Jay decided to go ahead and wait for Sam in the parking lot. He was already strapping on his motorcycle helmet as he stepped through the back door. He sensed something amiss the moment he stepped outside, but it took him precious seconds to realize what it was—the powerful floodlight that normally lit Ombre’s parking lot was off, leaving the almost-empty lot shrouded in semidarkness. Jay instinctively took a step back toward the door, but it was too late—a couple of dark figures peeled out of the shadows.

“Why, hello there,” a voice rasped.

While Jay turned toward the source of the voice, the other guy came up behind Jay and stuck something hard between his ribs. Jay didn’t have the slightest doubt it was a gun.

“Don’t do anything stupid,” the man said.

Jay had the sudden and startling urge to giggle at such a clichéd movie line. He realized it was a nervous reaction. As his eyes got used to the darkness, he could make out the face of the other man. Jay recognized him immediately. It was the man who’d stopped at the diner months ago and given him the heebie-jeebies, the one Sam called Nicky Torino. The guy sticking a gun in his back had to be Gino then. The seconds felt like hours as they stood there, frozen in their places. Jay thought he should be doing something, but didn’t know what.

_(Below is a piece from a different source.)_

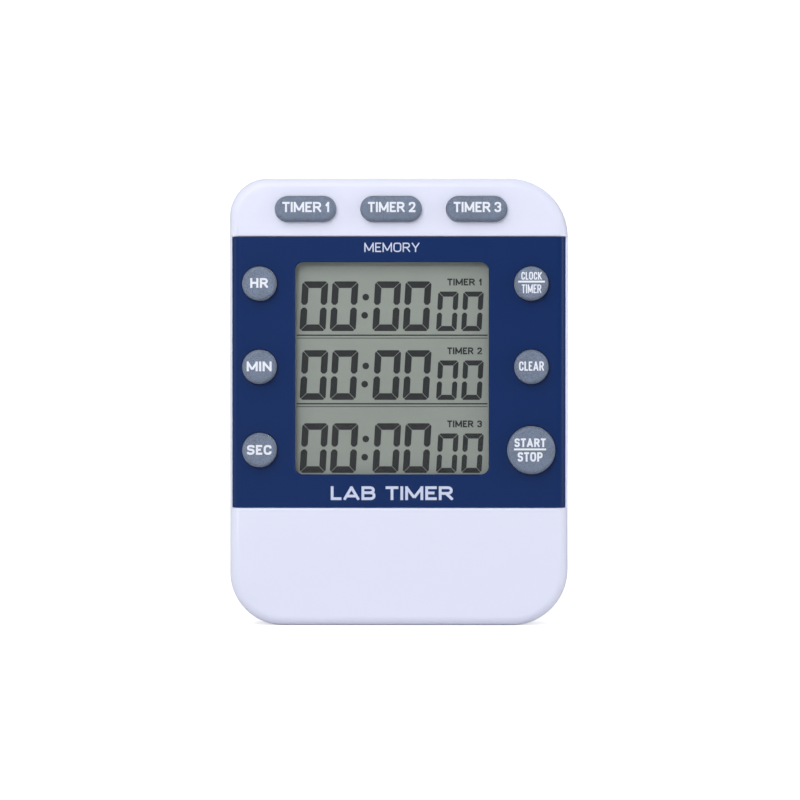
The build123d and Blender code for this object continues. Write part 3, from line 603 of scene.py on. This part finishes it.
# ---------------------------------------------------------------- digits
def zero_outlines(width, height, stroke):
    """The six lit segments of a seven-segment zero about its own middle, with mitred corners."""
    w, h, t = width / 2, height / 2, stroke
    g, cut = SEGMENT_GAP / 2, stroke * CORNER_CUT
    joint = JOINT_GAP / 2
    tip_start, tip_end = [-w + share * t for share in BLUNT_TIP]
    top = [(-w + t + g, h - t), (w - t - g, h - t), (w - g - cut / 2, h - cut / 2), (w - g - cut, h),
           (-w + g + cut, h), (-w + g + cut / 2, h - cut / 2)]
    side = [(-w, joint + cut), (tip_start, joint), (tip_end, joint), (-w + t, joint + cut),
            (-w + t, h - t - g), (-w + cut / 2, h - g - cut / 2), (-w, h - g - cut)]
    outlines = []
    for mirror_x, mirror_z, outline in ((1, 1, top), (1, -1, top), (1, 1, side), (-1, 1, side),
                                        (1, -1, side), (-1, -1, side)):
        flipped = [(x * mirror_x, z * mirror_z) for x, z in outline]
        outlines.append(flipped if mirror_x * mirror_z > 0 else flipped[::-1])
    return outlines


def slanted(outline, x, z):
    """The outline moved to x, z and leaned to the right."""
    return [(x + px + pz * DIGIT_SLANT, z + pz) for px, pz in outline]


def display_prints(ink):
    """Digits, colons and row labels on the front of the display film."""
    low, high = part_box("lcd_polariser")
    centre_x, centre_z = (low.x + high.x) / 2, (low.z + high.z) / 2
    front = low.y - INK
    for number, offset in enumerate(ROWS, start=1):
        row_z = centre_z + offset
        outlines = []
        for x in LARGE_X:
            outlines += [slanted(o, centre_x + x, row_z) for o in zero_outlines(**LARGE)]
        small_z = row_z - (LARGE["height"] - SMALL["height"]) / 2
        for x in SMALL_X:
            outlines += [slanted(o, centre_x + x, small_z) for o in zero_outlines(**SMALL)]
        for z in (COLON_Z, -COLON_Z):
            outlines.append(dot(centre_x + COLON_X + z * DIGIT_SLANT, row_z + z, COLON_R))
        name = f"timer_{number}_digits"
        new_piece(name, plate_mesh(name, outlines, front, 2 * INK), CASE, ink)
        name = f"timer_{number}_row_label"
        size = {key: ROW_LABEL[key] for key in ("width", "height", "stroke")}
        label = text_outlines(f"TIMER {number}", centre_x + ROW_LABEL["x"], row_z + ROW_LABEL["z"], **size)
        new_piece(name, plate_mesh(name, label, front, 2 * INK), CASE, ink)


def display_rules_and_shadows(ink):
    """A thin printed line between neighbouring rows, with a thinner dark line under it as its painted
    shadow.
    """
    low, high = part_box("lcd_polariser")
    x, centre_z = (low.x + high.x) / 2, (low.z + high.z) / 2
    outlines = []
    for offset in RULES:
        outlines.append(bar(x, centre_z + offset, RULE_WIDTH, RULE_HEIGHT))
        # painted shadow: a thinner dark line a little below the printed line
        outlines.append(bar(x, centre_z + offset - RULE_SHADOW_DROP, RULE_WIDTH, RULE_HEIGHT / 2))
    mesh = plate_mesh("display_rules_and_shadows", outlines, low.y - INK, 2 * INK)
    new_piece("display_rules_and_shadows", mesh, CASE, ink)


# ---------------------------------------------------------------- studio, in metres from the frame's origin
FLOOR_LENGTH = 2.2                  # in front, behind and to each side
WALL_HEIGHT = 2.0
WALL_CURVE_R = 0.6
WALL_CURVE_STEPS = 16
PAPER_DARK = srgb(222, 222, 222)
PAPER_LIGHT = srgb(226, 226, 226)
NEAR_GLOW = 0.62                    # how bright the camera sees the paper, near the timer and far from it
FAR_GLOW = 1.0
GLOW_START = 0.15
GLOW_END = 0.8

# The sky's light grows from SKY_LOW to SKY_HIGH between these two heights of the direction it comes from.
SKY_LOW = 0.14
SKY_HIGH = 0.44
SKY_RISE = (-0.1, 0.6)
SKY_SEEN = 1.0                      # what the camera sees of it

# Each lamp: its place, its width and height, and its power in watts.
LAMPS = {
    "key_light": ((-0.3, -0.93, 0.42), (0.35, 0.14), 2.6),
    "top_light": ((-0.14, -0.46, 0.5), (0.5, 0.35), 1.25),
    "right_light": ((0.85, -0.3, 0.25), (0.4, 0.7), 2.1),
    "left_light": ((-0.85, -0.25, 0.25), (0.4, 0.7), 1.05),
    "back_light": ((0.2, 0.75, 0.6), (0.7, 0.5), 2.0),
}

CAMERA_AIM = (0.19 * MM, 0, 0.31 * MM)      # from the middle of the timer
CAMERA_DISTANCE = 1.0068
CAMERA_AZIMUTH = 0.5                # degrees, towards the timer's right side
CAMERA_ELEVATION = 1.0              # degrees
CAMERA_LENS = 200
CAMERA_CLIP = (0.05, 10)


def studio_floor():
    """A pale floor that curves up into a wall behind the timer."""
    curve_y = FLOOR_LENGTH - WALL_CURVE_R
    profile = [(-FLOOR_LENGTH, 0.0), (curve_y, 0.0)]
    for i in range(1, WALL_CURVE_STEPS + 1):
        angle = math.pi / 2 * i / WALL_CURVE_STEPS
        profile.append((curve_y + WALL_CURVE_R * math.sin(angle), WALL_CURVE_R * (1 - math.cos(angle))))
    profile.append((FLOOR_LENGTH, WALL_HEIGHT))
    points = [(x, y, z) for y, z in profile for x in (-FLOOR_LENGTH, FLOOR_LENGTH)]
    faces = [(2 * i, 2 * i + 1, 2 * i + 3, 2 * i + 2) for i in range(len(profile) - 1)]
    mesh = bpy.data.meshes.new("studio_floor")
    mesh.from_pydata(points, [], faces)
    mesh.update()
    for face in mesh.polygons:
        face.use_smooth = True
    floor = bpy.data.objects.new("studio_floor", mesh)
    bpy.context.scene.collection.objects.link(floor)
    s = Shader("studio_paper", roughness=0.9)
    s.feed(Base_Color=s.colours(s.noise(6, 3), [(0.3, PAPER_DARK), (0.7, PAPER_LIGHT)]))
    # The camera sees the paper brighter than it lights the timer, as if the paper had a lamp of its own,
    # and most of all far from the timer.
    s.set(Emission_Color=(1, 1, 1, 1))
    distance = s.add("ShaderNodeVectorMath", operation="LENGTH")
    s.link(s.place, distance.inputs[0])
    glow = s.range(distance.outputs["Value"], NEAR_GLOW, FAR_GLOW, start=GLOW_START, end=GLOW_END)
    seen = s.add("ShaderNodeMath", operation="MULTIPLY")
    s.link(glow, seen.inputs[0])
    s.link(s.add("ShaderNodeLightPath").outputs["Is Camera Ray"], seen.inputs[1])
    s.feed(Emission_Strength=seen.outputs[0])
    mesh.materials.append(s.material)


def studio_world():
    """White where the camera sees it. The light it gives is brighter above than in front."""
    world = bpy.data.worlds.new("studio")
    bpy.context.scene.world = world
    world.use_nodes = True
    tree = world.node_tree
    background = tree.nodes["Background"]
    place = tree.nodes.new("ShaderNodeTexCoord")
    split = tree.nodes.new("ShaderNodeSeparateXYZ")
    ramp = tree.nodes.new("ShaderNodeMapRange")
    limits = (*SKY_RISE, SKY_LOW, SKY_HIGH)
    for name, number in zip(("From Min", "From Max", "To Min", "To Max"), limits):
        ramp.inputs[name].default_value = number
    camera_ray = tree.nodes.new("ShaderNodeLightPath")
    strength = tree.nodes.new("ShaderNodeMix")
    tree.links.new(place.outputs["Generated"], split.inputs["Vector"])
    tree.links.new(split.outputs["Z"], ramp.inputs["Value"])
    tree.links.new(camera_ray.outputs["Is Camera Ray"], strength.inputs["Factor"])
    tree.links.new(ramp.outputs["Result"], strength.inputs["A"])
    strength.inputs["B"].default_value = SKY_SEEN
    tree.links.new(strength.outputs["Result"], background.inputs["Strength"])
    background.inputs["Color"].default_value = (1, 1, 1, 1)


def softbox(name, place, size, power, target):
    """A rectangular white lamp that faces the target."""
    light = bpy.data.lights.new(name, "AREA")
    light.shape = "RECTANGLE"
    light.size, light.size_y = size
    light.energy = power
    lamp = bpy.data.objects.new(name, light)
    lamp.location = place
    lamp.rotation_mode = "QUATERNION"
    lamp.rotation_quaternion = (Vector(target) - Vector(place)).to_track_quat("-Z", "Y")
    bpy.context.scene.collection.objects.link(lamp)


def studio_camera(centre):
    """A long lens a little to the right of the timer and just above its middle."""
    azimuth, elevation = math.radians(CAMERA_AZIMUTH), math.radians(CAMERA_ELEVATION)
    away = Vector((math.sin(azimuth) * math.cos(elevation), -math.cos(azimuth) * math.cos(elevation),
                   math.sin(elevation)))
    camera = bpy.data.cameras.new("camera")
    camera.lens = CAMERA_LENS
    camera.clip_start, camera.clip_end = CAMERA_CLIP
    eye = bpy.data.objects.new("camera", camera)
    eye.location = Vector(centre) + Vector(CAMERA_AIM) + away * CAMERA_DISTANCE
    eye.rotation_mode = "QUATERNION"
    eye.rotation_quaternion = (-away).to_track_quat("-Z", "Y")
    bpy.context.scene.collection.objects.link(eye)
    bpy.context.scene.camera = eye


# ---------------------------------------------------------------- the scene
materials = make_materials()
dress_nodes(materials)
for name in MOULDED_NODES:
    soften_edges(NODES[name])

white_ink = printed_ink("white_ink", srgb(236, 240, 252))
pale_ink = printed_ink("pale_blue_ink", srgb(206, 214, 240))
dark_ink = printed_ink("lit_segments", srgb(20, 24, 31), roughness=0.5)
key_legends(white_ink)
panel_labels(pale_ink)
display_prints(dark_ink)
display_rules_and_shadows(dark_ink)

middle = (cad_box[0] + cad_box[1]) / 2
studio_floor()
studio_world()
for lamp_name, (place, size, power) in LAMPS.items():
    softbox(lamp_name, place, size, power, middle)
studio_camera(middle)
bpy.context.scene.view_settings.view_transform = "Standard"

They all turned toward the door as it banged open and Sam stepped out. Sam took a step forward and froze. The door clacked closed behind him.

“Hello, Rob, nice to see you again,” Torino said in a voice that was cold steel wrapped in velvet.

Sam’s jaw clenched. “Nicky.”

“You know the drill, let’s go.” Torino motioned toward a black SUV with his gun.
Sam stood his ground. “Let the kid go. He’s got nothing to do with this.”

“Maybe I will, later. If you play nice. Now get moving.”

Jay knew with absolute certainty that Torino had no intention of letting either of them go. It was in Sam’s eyes too—Sam glared at Jay hard like he was trying to transmit a telepathic message. The gun jabbed hard into Jay’s back, so he started walking.